Walker was blessed with the athleticism all good base runners
have, and he has developed techniques that allow him to take
advantage of it. For example, he knows how to turn his head to
find the ball without breaking stride, and he'll sometimes slow
down to bait outfielders into throwing behind him. He has also
learned a lot through observation. Which outfielders have
dangerous arms? Where's the ball going when it leaves the bat?
How is the defense shaded? Every team has a baserunning
instructor, but teachers can't do much if the students don't pay
attention. "It's difficult to simulate situations on the bases,"
says Donnelly. "Players who don't watch other runners, read
scouting reports and watch the defense usually have no idea what
to do when the ball is hit."
A team's personality on the base paths is generally a reflection
of its manager. Some skippers make baserunning a priority, some
don't. The Arizona Diamondbacks, managed by Buck Showalter for
the past three seasons, were very aggressive, and last year Buddy
Bell made going from first to third the trademark in his first
season as Rockies skipper. Phil Garner, now managing the Detroit
Tigers, has a reputation for fielding hard-running teams. Since
Felipe Alou took over in 1992, the Expos have been one of the
most aggressive teams on the bases, especially when it comes to
advancing on pitches in the dirt. "Montreal's first base coaches
have always told runners to look for that," says a National
League scout. "As soon as the ball hits the dirt, they're gone."
The value of little things like that is hard to quantify. Some
teams, like Colorado, keep track of how often their players
advance on the bases, and one statistics service, Stats, Inc.,
logs the extra bases each major leaguer takes, but you won't find
that info in your newspaper box score. What can be measured are
runs, wins and losses. Says Walker, "Running the bases well,
maybe getting to third base when most guys would stop at second,
is as good as making a defensive play or hitting a home run to
win a game."
As long as he's the only runner on third.
Red Sox first base, outfield and baserunning coach Tommy Harper,
a two-time American League basestealing champion (1969, '73),
lists today's best on the base paths.
1. Alex Rodriguez, Rangers.

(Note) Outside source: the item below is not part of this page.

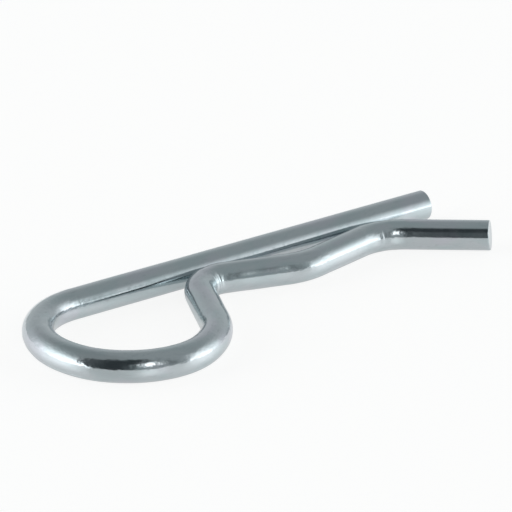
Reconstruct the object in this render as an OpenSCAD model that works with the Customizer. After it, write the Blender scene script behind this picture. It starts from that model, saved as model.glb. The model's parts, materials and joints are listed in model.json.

He may not have blazing speed,
but he knows when to run.
2. Derek Jeter, Yankees. Same as with A-Rod: He's just smart.
3. Johnny Damon, Athletics. Has great speed, gets good
jumps--and he's always learning.
4. Barry Larkin, Reds. Never makes a mistake.
5. Delino DeShields, Orioles. Not quite the same as he was in
his prime, but still a great base runner.
6. Barry Bonds, Giants. Very intelligent. Does everything right.